Talk to Yates Anderson
Property-rights cases reward early, careful work — getting an appraiser in the right room, framing the right legal theory, and preserving the right objections at the right time. Request a case evaluation and a Yates Anderson attorney will respond within one business day.
Frequently asked questions
Will the government really pay my attorney's fees?
Often, in Florida eminent domain cases under § 73.092 and in federal civil-rights takings cases under 42 U.S.C. § 1988. In Alabama state-court direct-condemnation cases, fee-shifting is more limited. The fee analysis depends on the specific framework applicable to the case.
How much do owners typically pay out of pocket in Florida eminent domain cases?
In most cases with meaningful contested compensation, out-of-pocket fee exposure for owners is limited because the fee structure shifts payment to the agency. Cost recovery is also broad. Owners should expect to fund some upfront expenses, but the net economics typically favor the owner.
What is the 'benefit achieved' under § 73.092?
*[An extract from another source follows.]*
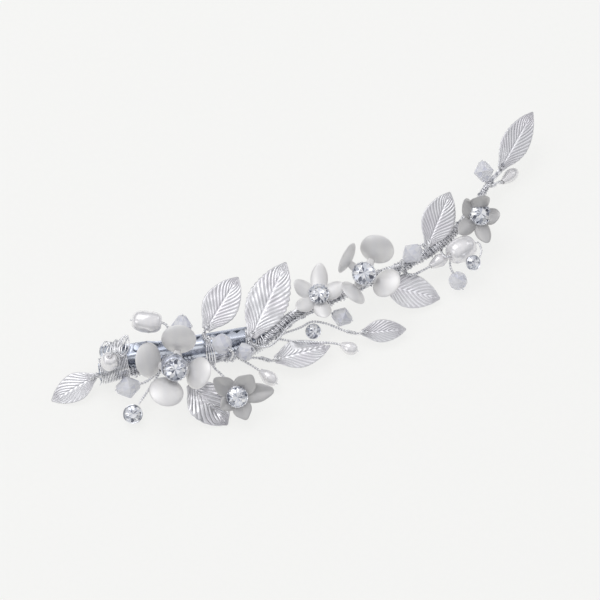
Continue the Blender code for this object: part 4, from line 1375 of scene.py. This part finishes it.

The difference between the agency's last written offer made before the defendant hired counsel and the final judgment or settlement, exclusive of interest. If no pre-counsel offer exists, the benefit is measured from the first written offer after counsel is hired.
Are fees available in Alabama condemnation cases?
Selectively. Federal-fund projects subject to the Uniform Relocation Act, inverse-condemnation actions under Section 1983, and specific statutory situations can support fee recovery. Routine direct condemnation in Alabama state court generally does not.
How do fees work in inverse-condemnation cases?
Federal Section 1983 inverse-condemnation suits support fee recovery under 42 U.S.C. § 1988. State inverse-condemnation suits in Florida often support fee recovery under § 73.092 or related provisions. Alabama state inverse-condemnation suits are generally subject to the same selective fee-shifting that applies to direct condemnation, with Section 1988 available for federal claims.